The Omniscient One saw another aspect of respect for life of which we seldom think, when He wrote with His finger on those tablets of stone, "Thou shalt not commit adultery." One of the greatest honors the Creator bestowed upon man was the privilege of cooperating with Him in the production of new life. We have been endowed with life-producing mechanisms that enable humans in the intimate relationship of marriage to bring forth new life by giving birth to children. To make the honor even more exalted, these children are not merely like their parents, they are also in the image or likeness of God.
Adultery and fornication involve a misuse, a perversion, a corruption, of the purposes for which such life-producing organs were created; for usually the most unwanted aspect of such acts is the production of new life. Marriage establishes by love a new home with the intention of producing a family and thereby perpetuating the human family. But adultery and fornication have an opposite purpose. If the new morality should become the norm of society, the human race would eventually die for lack of children. Thus adultery or fornication is not life-giving but rather results in death.

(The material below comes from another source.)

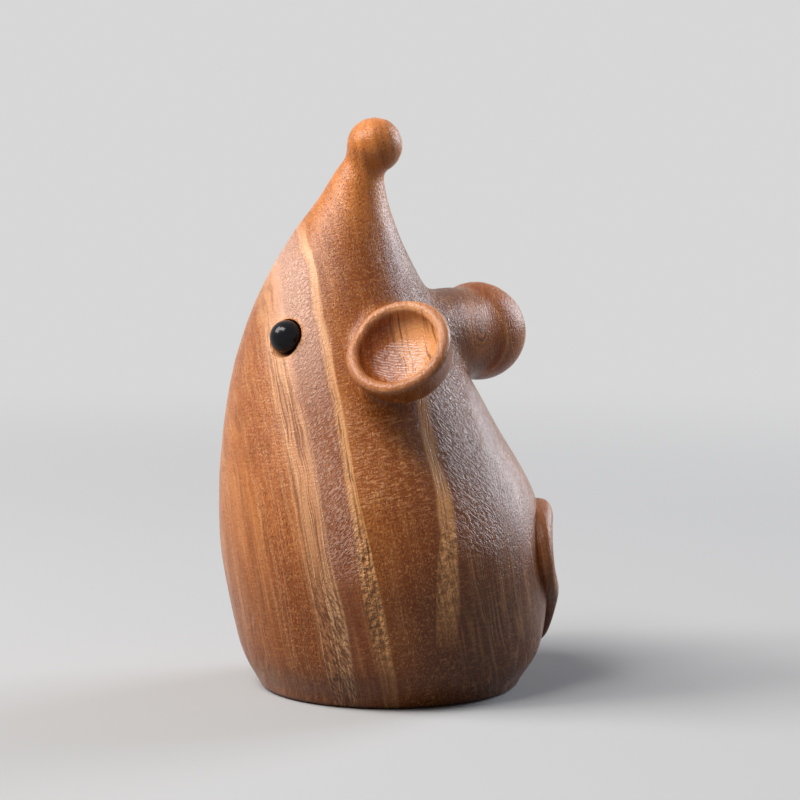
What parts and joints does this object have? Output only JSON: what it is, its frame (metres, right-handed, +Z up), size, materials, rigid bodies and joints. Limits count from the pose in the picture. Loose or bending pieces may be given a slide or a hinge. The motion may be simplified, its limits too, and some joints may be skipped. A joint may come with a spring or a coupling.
{
  "type": "carved wooden mouse figurine",
  "caption": "Small carved wooden mouse that stands upright on a flat base, snout up, with dished ears, a ball nose, a tail in relief and glossy bead eyes.",
  "frame": {"origin": "centre of the flat base, at the height of the surface that the mouse stands on", "axes": "+Z up through the snout, the mouse faces -Y, and +X is towards its own left ear"},
  "size_m": [0.0296, 0.031, 0.0512],
  "materials": {
    "carved_wood": "satin, hand-sanded and oiled",
    "black_bead": "gloss",
    "cured_glue": "clear, dried"
  },
  "bodies": {
    "root": {"carved_body": "carved_wood", "eye_bead_left": "black_bead", "eye_bead_right": "black_bead", "eye_glue_left": "cured_glue", "eye_glue_right": "cured_glue"}
  },
  "joints": []
}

Surely such practices cannot be the plan of the One who came that we might have life and have it more abundantly (John 10:10). How tragic that what many term "really living" is really dying, and what is often called "free love" is abject slavery to our own lusts.

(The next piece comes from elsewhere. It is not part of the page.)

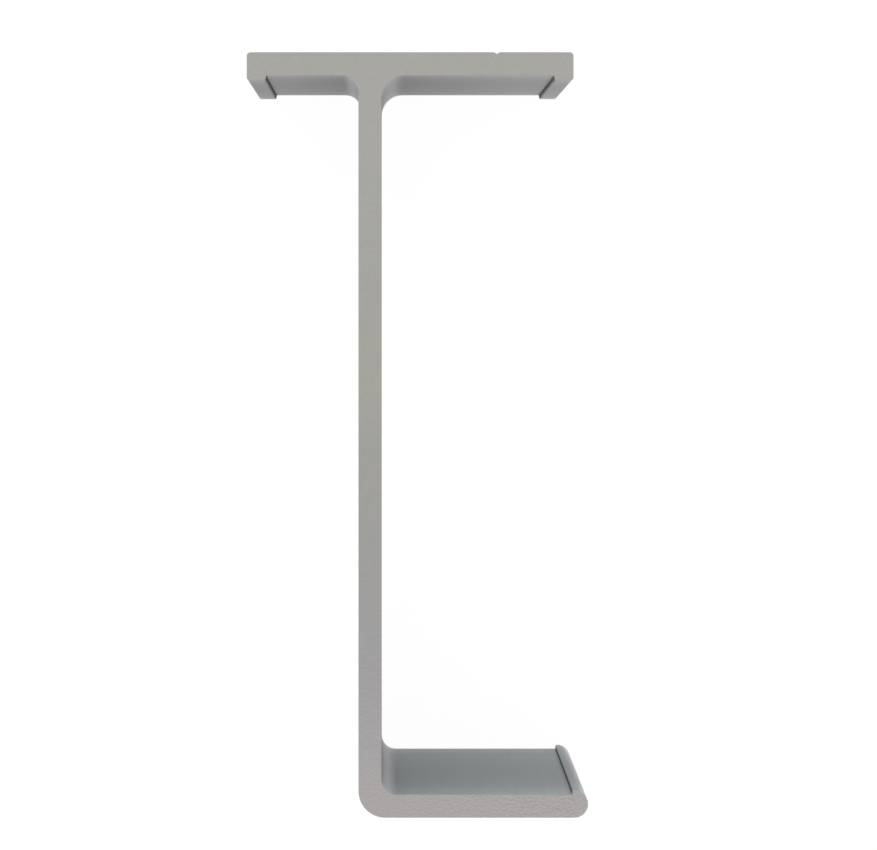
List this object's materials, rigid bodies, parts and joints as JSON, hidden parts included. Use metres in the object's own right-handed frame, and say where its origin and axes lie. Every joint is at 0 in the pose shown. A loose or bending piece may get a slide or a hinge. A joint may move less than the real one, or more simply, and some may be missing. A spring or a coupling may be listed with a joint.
{
  "type": "metal t-section",
  "caption": "Short slice of extruded aluminium T-section: uneven flange with small lips and a V guide groove, a long web, and a foot that ends in a round bulb.",
  "frame": {"origin": "middle of the bounding box's bottom, on the back cut face that the slice lies on", "axes": "+Y up the web to the flange, +X along the foot to its bulb, +Z along the extrusion to the front cut face, which the picture looks straight at"},
  "size_m": [0.0446, 0.1, 0.025],
  "materials": {
    "mill_aluminium": "mill finish, matt sawn ends"
  },
  "bodies": {
    "root": {"t_section": "mill_aluminium"}
  },
  "joints": []
}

Certainly a loving God who so loved us that He gave us His only Son to die that we might live, offers us something far better than such tragic results. His commands are not merely authoritarian demands of an all-powerful Lord, but they are the way of life. In His Word He gives us very logical reasons as to why He said, "Thou shalt not commit adultery." Each such reason is a blessing from Heaven intended to keep us from destroying ourselves.